Traditional Treatments for Slipped Discs
Many disc tears and herniations will clear up on their own without treatment, but Dr. Liu advises conservative measures first for patients who do develop painful symptoms. “These measures can include prescribed or over-the-counter non-steroidal anti-inflammatory medications, physical therapy, and light aerobic exercises like swimming, yoga, and walking.”
Non-invasive treatment options are among the first choice to help with slipped discs. Some patients may require second-line therapies, including pulsed radiofrequency or injections of epidural corticosteroids, which temporarily block pain signals coming from irritated nerves and limit the body’s natural release of inflammatory biochemicals, Dr. Liu says.

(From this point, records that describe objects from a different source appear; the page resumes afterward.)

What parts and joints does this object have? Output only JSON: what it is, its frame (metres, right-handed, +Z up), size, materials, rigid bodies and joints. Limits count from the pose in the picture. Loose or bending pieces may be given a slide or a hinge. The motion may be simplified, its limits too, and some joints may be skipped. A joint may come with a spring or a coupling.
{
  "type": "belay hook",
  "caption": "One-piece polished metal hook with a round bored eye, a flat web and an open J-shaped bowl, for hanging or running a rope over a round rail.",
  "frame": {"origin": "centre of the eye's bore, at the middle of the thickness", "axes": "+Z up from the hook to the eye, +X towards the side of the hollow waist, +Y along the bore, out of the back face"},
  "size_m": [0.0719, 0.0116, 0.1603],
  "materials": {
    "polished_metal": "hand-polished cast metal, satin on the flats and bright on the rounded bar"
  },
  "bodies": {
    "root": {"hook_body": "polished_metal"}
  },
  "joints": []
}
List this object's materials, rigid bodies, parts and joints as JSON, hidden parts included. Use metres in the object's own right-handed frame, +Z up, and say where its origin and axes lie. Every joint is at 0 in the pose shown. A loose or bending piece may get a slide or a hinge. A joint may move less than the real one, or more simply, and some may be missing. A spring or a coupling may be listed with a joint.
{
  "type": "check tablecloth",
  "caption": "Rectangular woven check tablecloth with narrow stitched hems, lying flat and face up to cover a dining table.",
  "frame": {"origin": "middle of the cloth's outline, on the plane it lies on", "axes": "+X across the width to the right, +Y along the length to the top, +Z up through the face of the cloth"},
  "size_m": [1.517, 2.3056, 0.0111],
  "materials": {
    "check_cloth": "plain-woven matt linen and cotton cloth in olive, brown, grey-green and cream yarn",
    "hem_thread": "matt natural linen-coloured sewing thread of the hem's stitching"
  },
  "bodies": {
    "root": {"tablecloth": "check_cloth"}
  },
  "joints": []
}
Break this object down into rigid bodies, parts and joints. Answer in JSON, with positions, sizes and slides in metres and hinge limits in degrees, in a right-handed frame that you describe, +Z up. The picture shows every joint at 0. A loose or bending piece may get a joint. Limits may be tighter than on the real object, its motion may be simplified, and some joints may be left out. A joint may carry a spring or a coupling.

He adds that surgery, like discectomy, endoscopic microdiscectomy, or laser disc decompression, becomes an option only when all non-surgical approaches have failed, and the patient continues struggling after six weeks to eight weeks of conservative care.
Promising New Approaches to Treating Slipped Discs
The optimal approach, of course, is to protect the overall health of the spinal column. Dr. Liu offers these prevention tips:
- Maintain a height- and age-appropriate weight. Obesity exaggerates the natural curvature of the spine by forcing the pelvis to tilt too far forward and taxes spinal joints.
- Keep fit. Exercise regularly, especially engaging in activities that strengthen back and abdominal muscles, to get a better quality of life. Strong core (trunk) muscles provide important support to the spine.
- Practice good posture when standing or sitting and limit the amount of time spent sitting.
- Use proper lifting techniques for heavy objects and follow recommendations for minimizing back and neck stress and twisting when snow shoveling, gardening, working in tight spaces, or performing other strenuous, repetitive activities.
- Eat nutritiously and stop smoking.
“Most importantly, if you are experiencing serious back pain that is not clearing up on its own, contact an orthopedic spine specialist. Significant treatment delays could lead to nerve damage or other complications,” Dr. Liu warns.